Despite all the firefights, Terry Gilliam does still manage to get films made (The Fisher King, Twelve Monkeys and Fear and Loathing in Las Vegas followed in the '90s). He maintains that his reputation for attracting disasters is exaggerated - "I think the reason is I talk too much about it. Other directors have those disasters and keep quiet." But the reputation is still there. How on earth does he manage to convince producers that this time things will be easier?

"Well, I am not the person in these stories you hear about me. That's the first thing. I think my enthusiasm eventually wins them over," he laughs. "I am bubbling about the film and I am genuinely excited. You know the hardest thing to do in Hollywood is burn bridges. There is usually some sucker who still likes me. There is usually some sucker who will still work with me."

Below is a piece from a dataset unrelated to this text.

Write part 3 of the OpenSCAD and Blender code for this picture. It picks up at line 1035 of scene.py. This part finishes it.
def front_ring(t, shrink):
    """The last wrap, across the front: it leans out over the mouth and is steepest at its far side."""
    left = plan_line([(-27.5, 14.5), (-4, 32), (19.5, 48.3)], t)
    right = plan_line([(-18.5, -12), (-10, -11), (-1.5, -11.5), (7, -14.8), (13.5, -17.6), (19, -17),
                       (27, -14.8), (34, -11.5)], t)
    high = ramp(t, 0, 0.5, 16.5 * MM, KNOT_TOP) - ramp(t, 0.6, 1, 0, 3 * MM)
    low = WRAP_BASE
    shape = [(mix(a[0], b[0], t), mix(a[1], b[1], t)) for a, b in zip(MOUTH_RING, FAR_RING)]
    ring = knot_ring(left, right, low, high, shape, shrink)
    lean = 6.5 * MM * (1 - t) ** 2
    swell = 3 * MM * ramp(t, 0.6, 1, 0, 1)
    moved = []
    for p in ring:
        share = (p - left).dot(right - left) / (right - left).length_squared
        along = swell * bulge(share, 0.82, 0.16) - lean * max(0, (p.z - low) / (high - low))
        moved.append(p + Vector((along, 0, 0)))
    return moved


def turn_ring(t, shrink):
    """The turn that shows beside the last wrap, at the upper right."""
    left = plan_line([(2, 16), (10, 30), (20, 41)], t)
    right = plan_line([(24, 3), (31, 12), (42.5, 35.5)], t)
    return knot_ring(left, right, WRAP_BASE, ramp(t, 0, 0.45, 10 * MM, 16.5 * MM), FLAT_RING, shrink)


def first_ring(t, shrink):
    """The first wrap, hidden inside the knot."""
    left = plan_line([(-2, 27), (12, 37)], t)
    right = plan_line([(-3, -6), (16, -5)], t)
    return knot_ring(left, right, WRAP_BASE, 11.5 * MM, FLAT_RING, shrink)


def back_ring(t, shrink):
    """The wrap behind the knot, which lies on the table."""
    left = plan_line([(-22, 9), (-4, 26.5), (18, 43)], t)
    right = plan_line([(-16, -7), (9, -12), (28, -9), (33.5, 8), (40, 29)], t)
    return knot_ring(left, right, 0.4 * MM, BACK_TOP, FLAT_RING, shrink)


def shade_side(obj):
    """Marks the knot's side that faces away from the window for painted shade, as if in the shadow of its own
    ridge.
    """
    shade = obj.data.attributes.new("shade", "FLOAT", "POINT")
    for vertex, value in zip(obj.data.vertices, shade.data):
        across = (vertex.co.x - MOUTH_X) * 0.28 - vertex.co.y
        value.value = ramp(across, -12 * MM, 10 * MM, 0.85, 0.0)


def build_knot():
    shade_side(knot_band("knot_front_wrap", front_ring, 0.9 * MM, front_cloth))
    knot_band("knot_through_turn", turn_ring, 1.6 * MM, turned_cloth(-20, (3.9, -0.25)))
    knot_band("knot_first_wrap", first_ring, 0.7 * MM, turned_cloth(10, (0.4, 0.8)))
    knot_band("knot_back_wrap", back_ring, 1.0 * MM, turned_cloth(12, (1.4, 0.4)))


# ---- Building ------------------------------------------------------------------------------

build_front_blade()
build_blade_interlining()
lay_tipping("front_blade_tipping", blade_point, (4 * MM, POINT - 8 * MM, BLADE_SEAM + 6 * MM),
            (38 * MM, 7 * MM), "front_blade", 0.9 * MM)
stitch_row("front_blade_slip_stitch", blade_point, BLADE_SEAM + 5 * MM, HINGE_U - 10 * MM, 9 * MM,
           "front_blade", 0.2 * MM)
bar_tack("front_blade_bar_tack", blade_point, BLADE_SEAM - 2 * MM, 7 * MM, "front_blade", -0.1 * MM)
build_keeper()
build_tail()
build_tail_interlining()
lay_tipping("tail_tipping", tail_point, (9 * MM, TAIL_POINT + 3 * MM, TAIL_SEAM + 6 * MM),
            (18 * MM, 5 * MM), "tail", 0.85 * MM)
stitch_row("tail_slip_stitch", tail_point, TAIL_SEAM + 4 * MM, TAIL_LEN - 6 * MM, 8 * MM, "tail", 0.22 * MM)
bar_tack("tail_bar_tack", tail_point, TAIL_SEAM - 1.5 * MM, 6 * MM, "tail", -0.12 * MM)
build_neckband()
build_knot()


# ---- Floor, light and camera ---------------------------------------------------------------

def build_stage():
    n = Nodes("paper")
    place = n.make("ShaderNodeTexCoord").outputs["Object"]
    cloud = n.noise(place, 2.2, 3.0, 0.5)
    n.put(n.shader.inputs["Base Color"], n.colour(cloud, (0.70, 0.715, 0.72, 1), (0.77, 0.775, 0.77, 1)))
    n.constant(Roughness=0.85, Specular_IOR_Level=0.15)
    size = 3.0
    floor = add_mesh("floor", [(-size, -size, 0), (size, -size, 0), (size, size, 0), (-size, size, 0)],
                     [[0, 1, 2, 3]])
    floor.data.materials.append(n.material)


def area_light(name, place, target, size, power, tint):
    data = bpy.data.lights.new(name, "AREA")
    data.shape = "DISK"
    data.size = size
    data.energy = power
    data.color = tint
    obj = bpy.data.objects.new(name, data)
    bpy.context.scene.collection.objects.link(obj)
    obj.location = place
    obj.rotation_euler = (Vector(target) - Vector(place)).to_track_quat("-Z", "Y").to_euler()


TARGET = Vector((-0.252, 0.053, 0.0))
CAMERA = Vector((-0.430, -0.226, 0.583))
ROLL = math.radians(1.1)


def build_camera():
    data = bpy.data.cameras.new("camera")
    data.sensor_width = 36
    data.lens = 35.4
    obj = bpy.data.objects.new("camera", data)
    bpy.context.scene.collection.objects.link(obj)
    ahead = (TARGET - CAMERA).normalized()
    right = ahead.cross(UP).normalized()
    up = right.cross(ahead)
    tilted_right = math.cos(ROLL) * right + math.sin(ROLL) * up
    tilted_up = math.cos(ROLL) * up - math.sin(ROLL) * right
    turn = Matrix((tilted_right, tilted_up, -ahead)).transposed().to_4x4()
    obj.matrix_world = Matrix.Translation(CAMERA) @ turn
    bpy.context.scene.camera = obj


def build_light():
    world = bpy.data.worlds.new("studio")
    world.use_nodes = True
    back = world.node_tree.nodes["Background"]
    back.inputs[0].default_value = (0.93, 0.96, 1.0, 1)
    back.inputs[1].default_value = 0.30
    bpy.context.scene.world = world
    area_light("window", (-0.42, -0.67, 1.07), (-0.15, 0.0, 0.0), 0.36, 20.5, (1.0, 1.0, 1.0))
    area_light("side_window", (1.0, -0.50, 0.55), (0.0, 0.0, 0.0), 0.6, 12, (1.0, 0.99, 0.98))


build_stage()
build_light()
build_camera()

Gilliam has yet to find such a sucker to work with him on his second attempt to film The Man Who Killed Don Quixote. Five years after weather, illness and under-financing killed off the last production, he has nearly regained the rights to the project and, if the money comes his way, will happily launch himself back at the windmill.

In the interim he has directed two films (Tideland and Grimm) as well as that extravagant Nike advertisement in which famous footballers have a kickabout on an oil tanker. He and his wife, the make-up artist Maggie Weston, live in a 17th-century pile in Highgate, one of whose rooms, moved as a unit from another building in Great Yarmouth, belonged to Oliver Cromwell. It sounds like a good life.

"I go upstairs to the top floor. That is where my computers all are and that is where I spend my time. Actually I am beginning to wonder what I do up there."

He suddenly becomes animated. "But I got my Freedom Pass this year." The document that gives OAPs free access to London Transport? "Yes. It's fabulous I finally have something from life. It's a great idea: you pay all your taxes, you live life, and finally you get this reward. I have a bus pass!" His excitement seems to have scared off the hangover for good.